Traffic Signs Are Killing Us #
There are so many of them that we’re ignoring the road. So says John Staddon:
And I began to think that the American system of traffic control, with its many signs and stops, and with its specific rules tailored to every bend in the road, has had the unintended consequence of causing more accidents than it prevents. Paradoxically, almost every new sign put up in the U.S. probably makes drivers a little safer on the stretch of road it guards. But collectively, the forests of signs along American roadways, and the multitude of rules to look out for, are quite deadly.
Despite my ambivalence about that thesis, I do enjoy his railing against stop signs: “The four-way stop deserves special recognition as a masterpiece of counterproductive public-safety efforts.”
(via Slate)
Burma in 1958 #
The Atlantic — even as they wait many weeks to get their currently-in-print magazine online — has put online their 1958 feature on Burma. It at least worth a quick glance. I thought this bit, from the section on naming, was interesting:
One or more of a Burmese child’s names is almost certain to show the day on which he was born—a survival from our belief that human destiny is linked with the stars. Certain letters of the alphabet are ascribed to each day, so that a “Thursday’s child” would have one name beginning with our P, B, or M.
(via James Fallows)
So That’s What Bloggers Are #
Jeffrey Goldberg got a blog at The Atlantic yesterday. His first post included a number of clever lines. Like:
Friends tell me that I will take naturally to blogging because I am in possession of many poorly considered opinions about issues I understand only marginally.

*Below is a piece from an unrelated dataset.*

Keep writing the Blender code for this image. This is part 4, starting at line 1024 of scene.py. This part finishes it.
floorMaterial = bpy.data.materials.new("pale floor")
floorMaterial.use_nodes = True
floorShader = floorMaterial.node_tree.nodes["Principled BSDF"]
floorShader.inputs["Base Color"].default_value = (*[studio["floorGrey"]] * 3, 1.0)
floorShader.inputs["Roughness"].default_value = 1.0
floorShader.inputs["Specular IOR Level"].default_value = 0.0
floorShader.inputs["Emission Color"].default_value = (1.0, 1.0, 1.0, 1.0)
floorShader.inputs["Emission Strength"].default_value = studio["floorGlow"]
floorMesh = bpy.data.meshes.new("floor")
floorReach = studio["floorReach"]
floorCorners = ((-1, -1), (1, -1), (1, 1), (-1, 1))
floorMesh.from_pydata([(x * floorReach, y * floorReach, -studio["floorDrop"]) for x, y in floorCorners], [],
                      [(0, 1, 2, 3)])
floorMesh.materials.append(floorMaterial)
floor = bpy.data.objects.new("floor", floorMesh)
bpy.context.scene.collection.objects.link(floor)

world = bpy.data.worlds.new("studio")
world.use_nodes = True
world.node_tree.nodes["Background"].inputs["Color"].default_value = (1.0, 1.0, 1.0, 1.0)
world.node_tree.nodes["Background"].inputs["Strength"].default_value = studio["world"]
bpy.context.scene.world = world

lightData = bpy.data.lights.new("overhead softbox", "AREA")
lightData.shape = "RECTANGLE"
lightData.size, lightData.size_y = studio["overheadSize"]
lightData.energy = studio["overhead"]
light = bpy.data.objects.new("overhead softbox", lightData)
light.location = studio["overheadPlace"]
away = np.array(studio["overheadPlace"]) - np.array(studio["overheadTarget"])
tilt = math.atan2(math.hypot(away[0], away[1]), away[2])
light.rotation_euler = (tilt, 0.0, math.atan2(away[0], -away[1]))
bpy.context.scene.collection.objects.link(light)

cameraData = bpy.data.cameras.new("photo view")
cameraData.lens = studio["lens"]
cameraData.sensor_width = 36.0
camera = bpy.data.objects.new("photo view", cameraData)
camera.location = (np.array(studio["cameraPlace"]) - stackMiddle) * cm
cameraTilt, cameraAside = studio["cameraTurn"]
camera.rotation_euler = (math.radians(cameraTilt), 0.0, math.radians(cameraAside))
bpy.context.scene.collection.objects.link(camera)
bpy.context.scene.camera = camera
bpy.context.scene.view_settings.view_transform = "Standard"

Sounds like a passable description of this blogger.
The Audacious Mr. Cosby #
Ta-Nehisi Coates essay about Bill Cosby sometimes diverges too far into how the two men disagree, but on the whole is at least worth a look. An interesting passage:
The notion of the Great Fall, and the attendant theory that segregation gave rise to some “good things,” are the stock-in-trade of what Christopher Alan Bracey, a law professor at Washington University, calls (in his book, Saviors or Sellouts) the “organic” black conservative tradition: conservatives who favor hard work and moral reform over protests and government intervention, but whose black-nationalist leanings make them anathema to the Heritage Foundation and Rush Limbaugh. When political strategists argue that the Republican Party is missing a huge chance to court the black community, they are thinking of this mostly male bloc—the old guy in the barbershop, the grizzled Pop Warner coach, the retired Vietnam vet, the drunk uncle at the family reunion. He votes Democratic, not out of any love for abortion rights or progressive taxation, but because he feels—in fact, he knows—that the modern-day GOP draws on the support of people who hate him. This is the audience that flocks to Cosby: culturally conservative black Americans who are convinced that integration, and to some extent the entire liberal dream, robbed them of their natural defenses.
Understanding China #
James Fallows, who’s living in China, reposted these words from a recent story in The Atlantic. It’s probably as much cute as insightful, but I enjoyed it.
I think if more Americans came to China right now and saw how hard so many of its people are struggling just to survive, they too might ask: What are we thinking, in considering China an overall threat? Yes, its factories are formidable, and its weight in the world is huge. But this is still a big, poor, developing nation trying to solve the emergency of the moment. Susan Shirk, of the University of California at San Diego, recently published a very insightful book that calls China a “fragile superpower.” “When I discuss it in America,” she told me, “people always ask, ‘What do you mean, fragile?’” When she discusses it here in China, “they always ask, ‘What do you mean, superpower?’”
The Return of the Paranoid Style #
Ross Douthat tackles how and why modern Hollywood pictures look relatively similar to those of the Vietnam era.
This doesn’t mean that the current paranoid, doom-ridden mood in cinema and television was manufactured in Hollywood and foisted on an unwilling public. Up to a point, at least, Hollywood is meeting Americans where they are. Mistrust of government and disquiet about the country’s future have risen to Vietnam-era levels, and reviving ’70s-style paranoia and pessimism is a natural way for the culture industry to connect with a public coping, once again, with a military quagmire, rising oil prices, prophecies of ecological doom, and corruption in high places.
The Next Slums #
There’s a fascinating and — to me — counter-intuitive article in March’s The Atlantic. Christopher Leinberger makes this interesting contention:
For 60 years, Americans have pushed steadily into the suburbs, transforming the landscape and (until recently) leaving cities behind. But today the pendulum is swinging back toward urban living, and there are many reasons to believe this swing will continue. As it does, many low-density suburbs and McMansion subdivisions, including some that are lovely and affluent today, may become what inner cities became in the 1960s and ’70s—slums characterized by poverty, crime, and decay.
The Atlantic Taking Down Paywall #
I like the growing trend toward having your whole website freely accessible online, I just wish that it would go faster.
(via kottke)
Fact and Fiction, The Wire, and David Simon #
The Wire, much-loved by critics, much-ignored by the populous, is beginning it’s final season on HBO this Sunday. I’ve only recently found the show — a grim and unblinking look at Baltimore’s crime and law enforcement — and have been working through it on DVD. The Atlantic’s critique of both the show’s chief architect, David Simon, and his creation is fresh, interesting, and innovative. One of it’s many great lines:
The essential difference between writing nonfiction and writing fiction is that the artist owns his vision, while the journalist can never really claim one, or at least not a complete one—because the real world is infinitely complex and ever changing. Art frees you from the infuriating unfinishedness of the real world. For this reason, the very clarity of well-wrought fiction can sometimes make it feel more real than reality. As a film producer once told me, “It’s important not to let the facts get in the way of the truth.”